Among all these stories, you’ll have seen the name Les Murray mentioned a few times.
He was the face of football in Australia for so long. His mellifluous voice is a major part of the soundtrack of Australia’s footballing history.
This year will be the first World Cup without him after he passed away in late July last year. Even though we knew he wouldn’t be front and centre of the coverage this time around after he semi-retired in 2014, there is still something strange about a World Cup on SBS without him.
Even without Les, the SBS broadcast will be different thanks to its limited showing of the tournament.
The World Cup was meant to be available through Optus—a telecommunications company—who would stream every match of the tournament (which people could access for $14.99 AUD a month) with SBS broadcasting only 25 matches on free to air.
However, streaming issues plagued the opening days of the tournament. People were livid. It became such a problem, the Prime Minister of Australia called Optus’ CEO, urging him to sort it out. #Floptus became a popular phrase almost overnight.
The pressure to deliver was enormous and ultimately, Optus and SBS came to an agreement that allowed the latter to broadcast more of the group stage as a way to compensate for the troubles Optus encountered, while the former fixed what they could.
SBS is now showing 41 out of 48 group stage matches.

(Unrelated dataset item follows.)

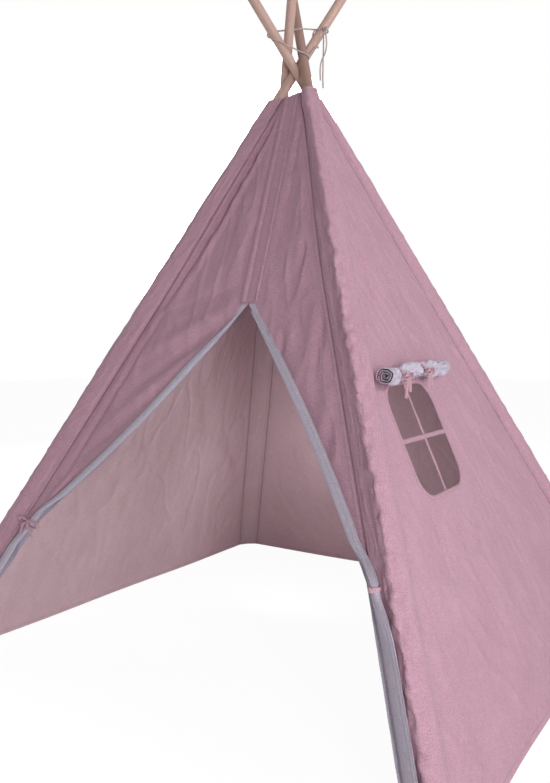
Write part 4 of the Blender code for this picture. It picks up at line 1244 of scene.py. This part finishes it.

The original schedule would have seen them broadcast only 15.
For the Round of 16 and beyond, the original broadcasting plan will return (assuming Optus’ issues don’t also return).
While Optus provoked the ire of Australian football fans who had become accustomed to watching football on TV, the telco has the rights to the Women’s World Cup next year as well as the English Premier League until 2022 (with SBS simulcasting a match of the week). This kind of disruption to traditional football consumption is set to become the new norm.
What effect this has on Australia and football long term remains to be seen. But whatever the football broadcasting landscape looks like in the future, you can’t deny just how much SBS has done for the game here.